Sikorski: opozycja ma tupet
Szef MSZ stwierdził, że prawicowa opozycja ma tupet. - Trzeba mieć wyjątkową bezczelność, żeby najpierw wpuścić kilkaset tysięcy ludzi z krajów muzułmańskich i afrykańskich, a potem krytykować. Najpierw ich dehumanizować, potem dawać wizy na lewo i prawo, a potem krytykować - mówił Sikorski.
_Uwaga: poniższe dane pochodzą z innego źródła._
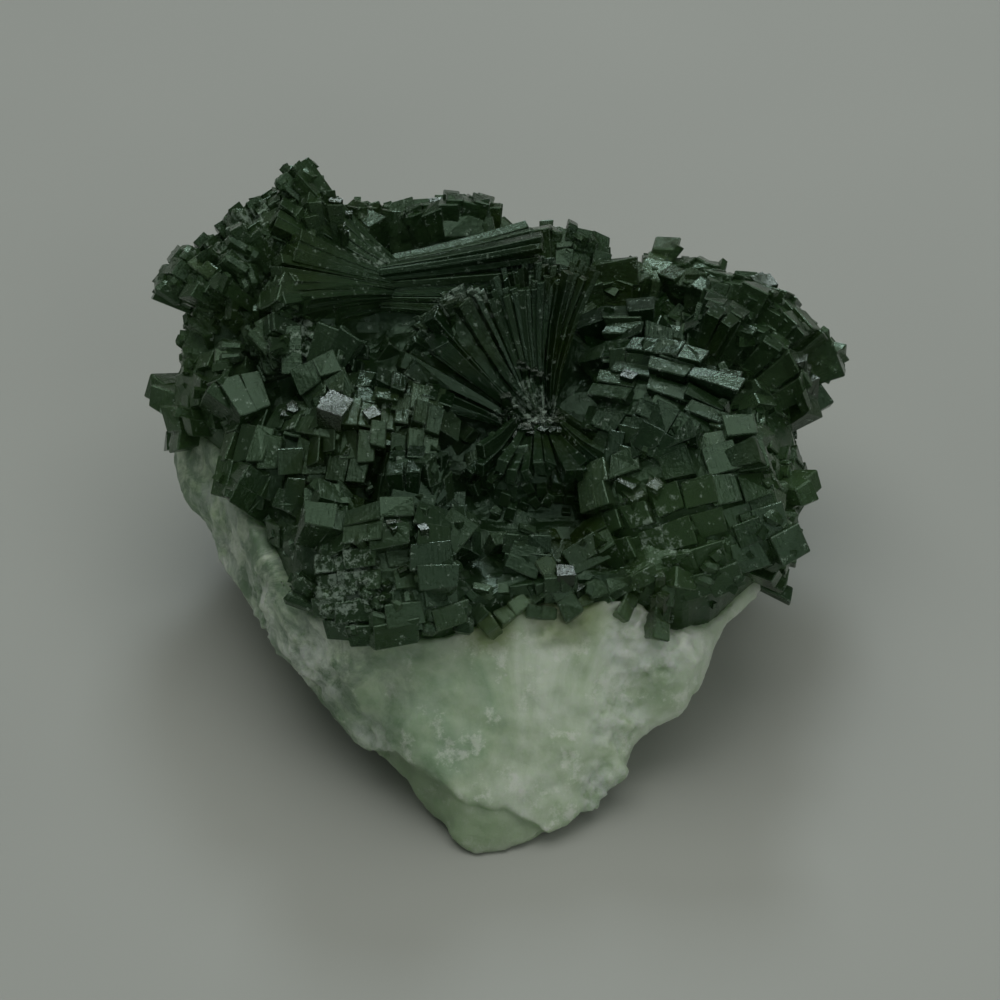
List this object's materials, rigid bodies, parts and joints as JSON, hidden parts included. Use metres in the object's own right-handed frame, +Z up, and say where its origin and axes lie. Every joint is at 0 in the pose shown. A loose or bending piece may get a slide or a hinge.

- Fakty są następujące. To ja zwiększyłem ceny polskich wiz, to ja ukróciłem fejkowe studiowanie i wizy (studenckie - red.) po to, żeby tak naprawdę pracować w Unii Europejskiej. To myśmy spowodowali, że wizy jest znacznie trudniej dostać i że tych wiz jest znacznie mniej. I wreszcie to my dokończyliśmy zaporę na granicy polsko-białoruskiej - wymieniał. Zwrócił uwagę, że za rządów PiS zapora na granicy z Białorusią była szczelna w 30 procentach, a dziś jest szczelna w 98 procentach. - To myśmy uchwalili prawo, PiS-owi jakoś to do głowy nie przyszło, żeby odmawiać prawa do składania wniosków o azyl tuż przy granicy. Myśmy to uporządkowali. Wojna o granicę z Białorusią, z reżimem białoruskim wydaje mi się wygrana - ocenił minister.
Zaapelował do "nacjonalistów", by "uważali z niektórymi argumentami". - Tu są dwa dobra. Jedno to jest kontrola nad granicami, a drugie to wolność przemieszczania się. Nasze służby próbują to pogodzić w ten sposób, że kontrole są wyrywkowe - podkreślił. Jak dodał, "w każdej dziedzinie w Unii Europejskiej trzeba sobie zadać pytanie, co będzie, jeśli inne państwa członkowskie zrobią to, co ja". - Gdyby ta filozofia samolubstwa istniała od początku, to Unia Europejska by nigdy nie powstała. Istnienie Unii polega na tym, że po pierwsze ufamy sobie nawzajem, po drugie - każdy broni swojego interesu, ale ma na oku też jednak interes wspólnoty. Bo inaczej inni nam odpłacą pięknym za nadobne i wszystko się rozleci - ostrzegał Sikorski.